Now, as an adult, San Francisco is even more fun. And to see the LGBT pride parade (which is huge), is pretty spectacular. It runs along Market Street and it takes up all traffic lanes. I went in the late afternoon and I ended up standing in the back, about 4-5 people deep. The festival, which is free, also took up so much city space you can easily get lost in there. I wish I had a map of the festival because there were different spots within it that held concerts, dance parties, food stands, and exhibitions. Plus, well known musical artists come out to perform as well! If you want to do something cultural while you're there too, I would suggest heading to the Golden Gate Park. There are two museums on the List that are showcased at that park, which is the de Young Museum and California Academy of Sciences. They are right across from each other so it won't be difficult to navigate from one or the other. Some of the highlights of my CA Academy of Sciences visit included seeing an astronomy show from a dome ceiling in the Planetarium, walking through the butterfly conservatory, and checking out the Living Roof. While the de Young Museum is a smaller and less interactive museum with more artwork and artifacts on display. If you want to not pay the admission fee to this museum and you're a Bank of America debit cardholder, come on the first weekend of the month. It's free then. I would also have suggested going to the Asian Art Museum during Pride, but it gets closed down during that time since it's located right in the middle of it all. The Pride festival usually occurs in the vicinity of City Hall, and the Asian Art Museum is right across from City Hall (separated by a lawn). But if you do end up going when it's not Pride, you'll find a bunch of beautiful Asian artwork and handiwork that are pretty Instagram-friendly. It's another small museum, but I did find a good amount of interesting pieces to keep me entertained.

I was able to hit up three of the restaurants on the List for this trip: Zuni Cafe, House of Nanking, and Foreign Cinema. Zuni Cafe was really airy and great for lunch rather than dinner. I think the sunlight coming through all the glass windows throughout the restaurant made it so much more enjoyable to dine in. Definitely get the fries! Foreign Cinema, on the other hand, was definitely more of a dinner scene. It had a darker atmosphere, and mood lighting was a bit overkill at this restaurant. One tip I can tell you is to reserve a seat in the courtyard, where they play movies on a screen for you to enjoy with your meal. The last restaurant we had a meal at was the House of Nanking, and it was pretty disappointing Chinese food. The dishes we got were the pork wonton soup, steamed pork dumplings, famous Nanking sesame chicken, and crispy rice noodle tower. I would not recommend any of them and suggest you skip this location altogether. I think it got famous from Food Network luminaries coming to this restaurant but I think it's all hype now, and you can tell with it's low Yelp review rating. And the only reason I went there was because I needed to check it off my List. Sometimes Patricia is wrong about her selections, and this is one of them.

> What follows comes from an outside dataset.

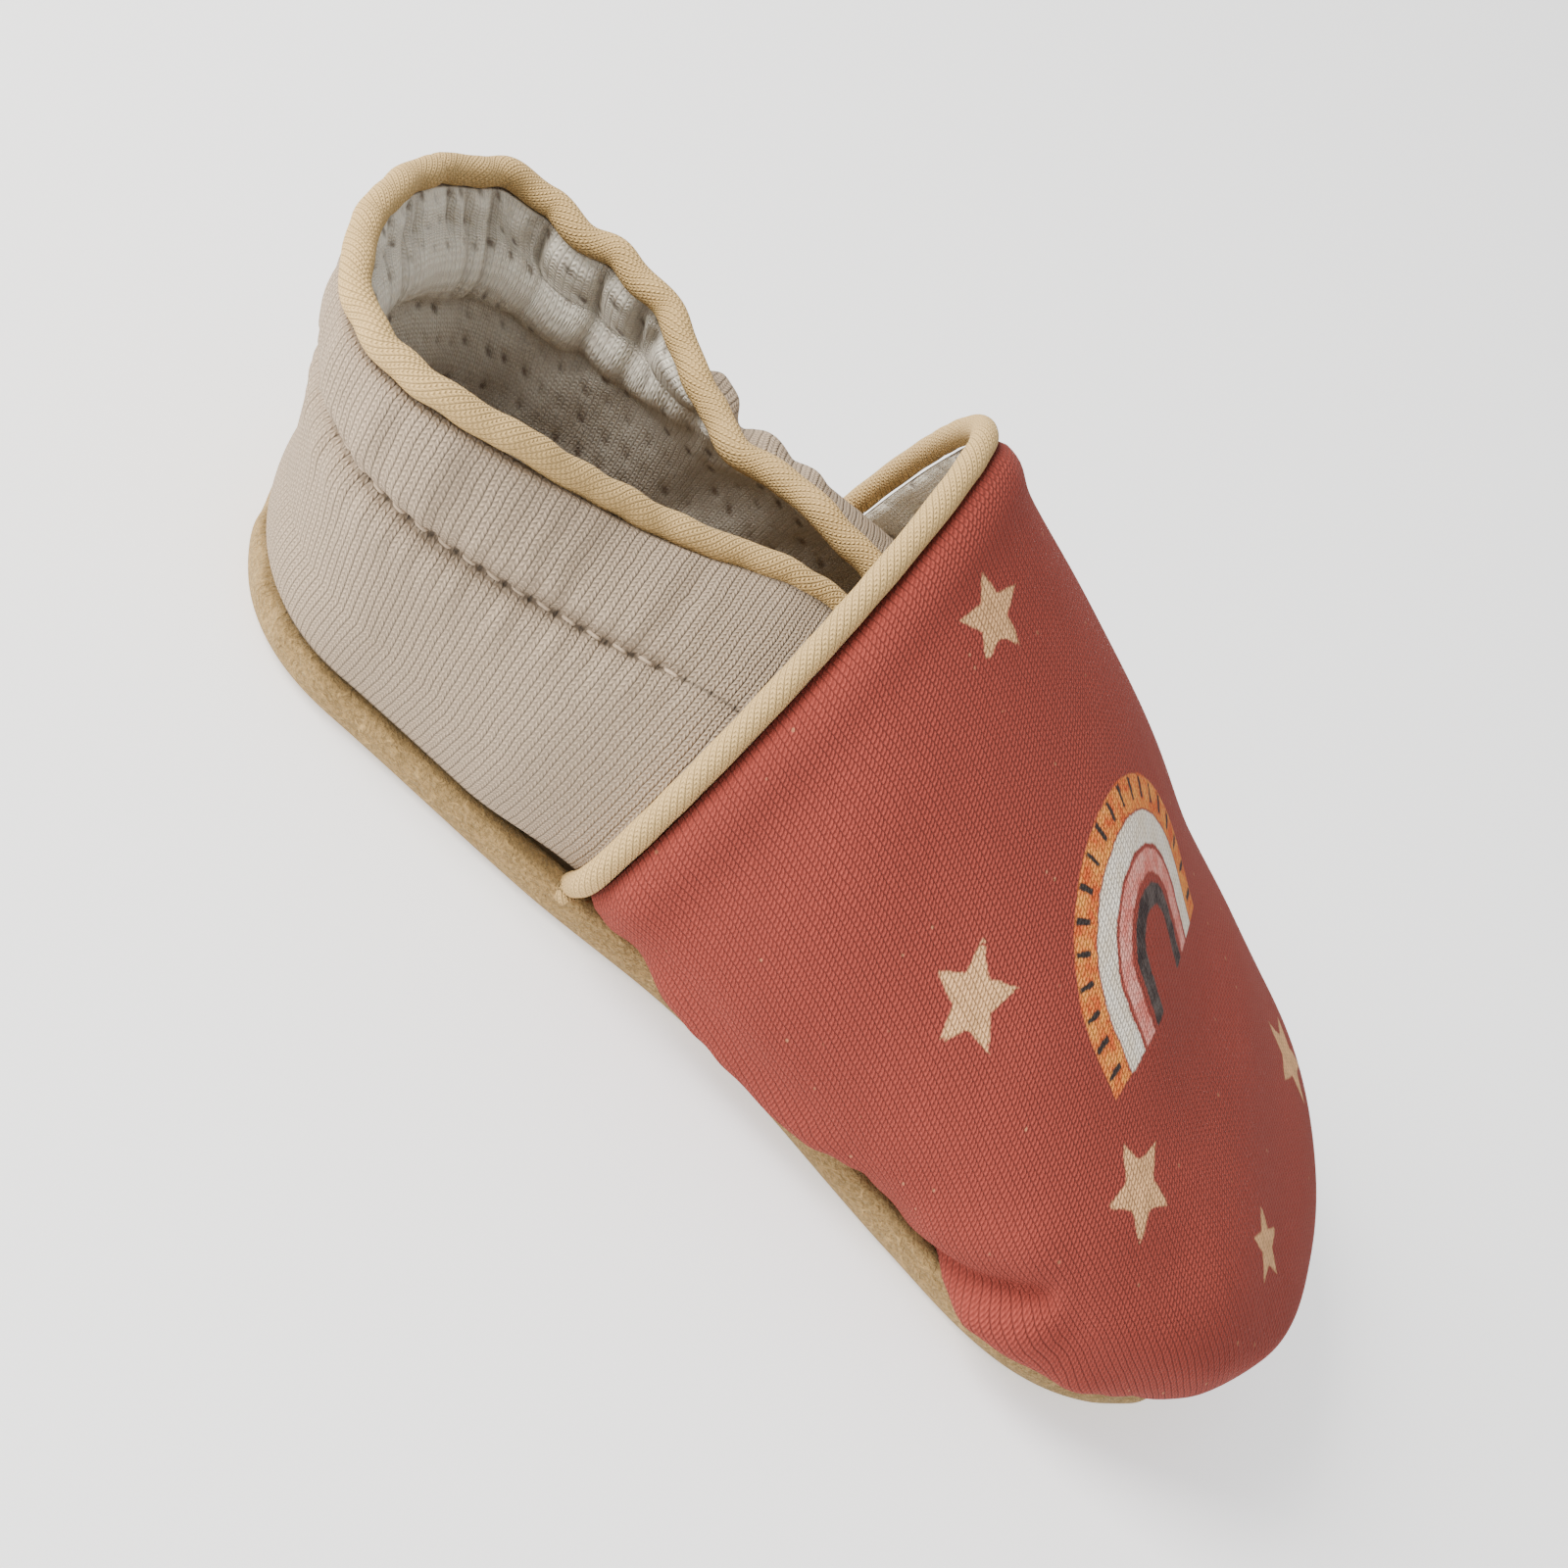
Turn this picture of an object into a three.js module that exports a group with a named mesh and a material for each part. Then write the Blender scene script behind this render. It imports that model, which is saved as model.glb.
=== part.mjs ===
// A soft-soled baby slipper for the left foot, in millimetres: +X points to the toe, +Y to the
// left, +Z up, and the sole rests on z = 0. It is sewn from a suede sole, a footbed, a lined
// jersey vamp that laps over a lined jersey heel quarter, and two corded pipings. Every form is
// worked out from the sizes and tables below.
import * as THREE from "three";
import { mergeVertices } from "three/addons/utils/BufferGeometryUtils.js";

// Driving sizes of the last.
const LENGTH = 130; // heel to toe, over the upper
const BALL_WIDTH = 70; // widest girth of the vamp
const HEEL_ROUND = 19; // length of the rounded heel end
const TOE_ROUND = 30; // length of the rounded toe end
const TOE_CAP = 22; // length over which the ridge rounds down to the toe
const SEAM_SETBACK = 2.5; // how far the sole seam lies inside the upper at heel and toe
const SEAM_HEIGHT = 4.8; // top of the sole's rim, where upper and sole are sewn
const GIRTH_HEIGHT = 12.8; // height at which the upper is widest
const INSTEP_HEIGHT = 54.5; // top of the vamp's arched edge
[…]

But to leave this article on a positive note, I want to let you know that I realized how fortunate I was to have these childhood and adulthood memories. It really is a nice feeling to be able to compare what you experience as an adult to what you experienced as a child, because now you've acquired this sense of appreciation as an adult you didn't as a child. So I can't wait to go back to places I have been as a child and compare how I feel now to when I did back then.